YANGON—The Malaysian government wants to deport more than 3,000 people currently held in its immigration detention centers to Myanmar after hundreds of detainees tested positive for COVID-19, according to a Myanmar Embassy official in Malaysia.
U Ko Ko Lwin, chief of chancery at the Myanmar Embassy in Kuala Lumpur, told The Irrawaddy on Monday that Malaysia had informed the embassy of its wish to deport the detainees, and offered to provide charter flights to transport them.
In Malaysia, undocumented foreigners apprehended by authorities are typically jailed for three to six months under the country’s immigration laws for staying and working in the country illegally. After serving their prison terms, they are held at immigration detention centers until their identities and citizenship can be confirmed by their respective embassies.
Malaysian Health Ministry Director General Noor Hisham Abdullah told the media on Thursday that the ministry had confirmed 277 new COVID-19 cases on that day, of whom 270 were foreign detainees held at immigration detention centers.
That followed the discovery on May 21 that 35 foreign detainees at the Bukit Jalil Immigration Detention Center were COVID-19-positive, of whom 17 were found to be Myanmar nationals.
Malaysia’s Foreign Affairs Ministry has offered to return more than 3,000 people it describes as Myanmar nationals currently detained in 11 immigration detention centers across the country, according to the embassy official.
“We have to process them to determine whether they are in fact Myanmar nationals,” U Ko Ko Lwin said.
On a previous occasion, Myanmar authorities found that half of the 200 detainees at a Malaysian immigration detention center who registered as Myanmar nationals were not from the country, he said.
He added that embassy officials are planning to visit the 11 immigration detention centers across Malaysia to conduct citizenship screening as soon as the Malaysian government eases COVID-19 restrictions on interstate travel.
The identification process has been further hampered by reports of COVID-19 transmissions at the camps.
According to U Ko Ko Lwin, detainees at the immigration detention centers who are confirmed as Myanmar nationals will be brought home.
On May 11, 391 Myanmar nationals who had been held at Malaysian immigration detention centers after being released from prison were deported to Myanmar on two chartered flights sponsored by the Malaysian government.

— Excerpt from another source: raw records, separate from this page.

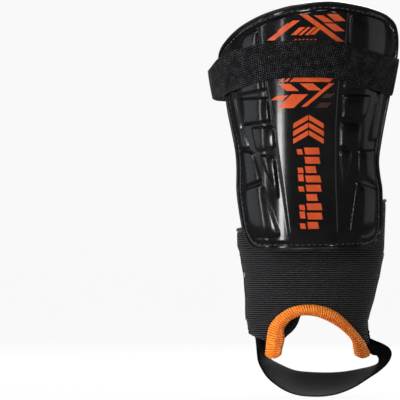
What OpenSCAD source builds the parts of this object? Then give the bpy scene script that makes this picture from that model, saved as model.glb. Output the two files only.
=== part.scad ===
// Football shin guard with a knit ankle sleeve, a stirrup under the foot and a calf strap.
// X runs to the viewer's right, Y runs backwards from the guard's front, Z runs up.
// Z is 0 at the lowest point of the stirrup, and the leg's axis is X = 0, Y = 0.

/* [Shell] */
// Radius of the shell's face at its lower edge
shell_low_r = 70; // [60:0.5:80]
// Growth of that radius for each mm of height
shell_slope = 0.045; // [0:0.005:0.08]
// Height of the shell's lower edge
shell_low_z = 117; // [110:0.5:125]
// Thickness of the moulded front skin
skin_t = 2; // [1:0.1:3]
// Height of the side cells above the skin
cell_h = 2.2; // [1:0.1:3]
// Height of the middle panel above the skin
panel_h = 1; // [0.4:0.1:2]
// Thickness of the stiff plate behind the skin
plate_t = 1.8; // [1:0.1:2.5]
// Depth from the face to the back of the foam
foam_depth = 10; // [8:0.5:13]
// Thickness of the knit lining
lining_t = 1; // [0.6:0.1:2]
// Width of the rolled edge binding
binding_w = 3.2; // [2:0.1:5]

/* [Print] */
// Thickness of the printed film
ink_t = 0.25; // [0.15:0.05:0.4]
// Rows of slanted shards
shard_rows = 11; // [6:1:14]
// Slant of the shards, sideways for each mm of rise
shard_slant = 0.45; // [0:0.05:0.8]

/* [Strap] */
// Gap between the shell's face and the strap
strap_gap = 3; // [2.6:0.1:4]
// Thickness of the strap
strap_t = 1.8; // [1.2:0.1:2.5]
// Angle of the strap's pivot at the right edge of the shell
pivot_right = 58; // [54:0.5:62]
// Angle of the tab's pivot at the left side of the leg
pivot_left = -94; // [-98:0.5:-90]

/* [Sleeve] */
// Thickness of the knit sleeve
knit_t = 1.8; // [1.2:0.1:2.5]
// Height of the line the sleeve folds about
fold_z = 117; // [112:0.5:122]
// Distance of the sleeve's middle line in front of the leg's axis
sleeve_y = -10; // [-16:0.5:-4]
// Thickness of the ankle pads
pad_t = 5; // [3:0.5:8]
// Radius of the ankle pads
pad_r = 19; // [15:0.5:21]

/* [Stirrup] */
// Thickness of the stirrup band
stirrup_t = 2.2; // [1.5:0.1:3]

/* [Hidden] */
$fn = 48;

black = [0.05, 0.05, 0.055];
slate = [0.12, 0.13, 0.15];
orange = [0.9, 0.38, 0.13];
grey = [0.3, 0.3, 0.31];

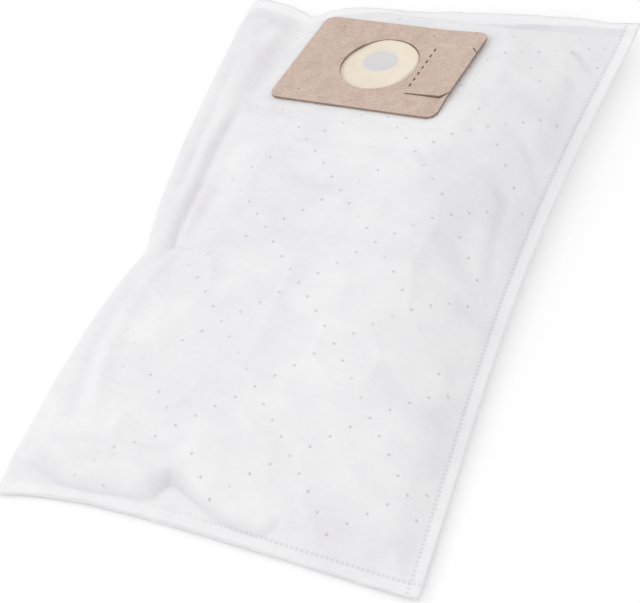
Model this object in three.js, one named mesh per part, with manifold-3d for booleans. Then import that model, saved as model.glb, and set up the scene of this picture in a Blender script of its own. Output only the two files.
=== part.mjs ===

Of the 391, four deported Myanmar nationals tested positive for COVID-19.
Since May 8, Myanmar has brought home 591 Myanmar nationals including 391 detainees, according to the Myanmar Ministry of Foreign Affairs.
U San Win, a Myanmar migrant activist and chairman of the Kuala Lumpur-based Kathpone Free Funeral Service Society, told The Irrawaddy on Monday that the Myanmar government should assist undocumented Myanmar workers in Malaysia stranded by the COVID-19 lockdown amid Malaysia’s ongoing crackdown on undocumented foreign workers.
Many undocumented Myanmar migrants, including some pregnant women and people with non-COVID-19 health problems, are struggling to survive after losing their jobs due to the COVID-19 crisis, U San Win said.
Myanmar Embassy officials said that about 400 Myanmar nationals in Malaysia have registered to return home on repatriation flights being organized by the Myanmar government.
As of Monday, Myanmar has reported 243 COVID-19 cases including six deaths and 156 recoveries.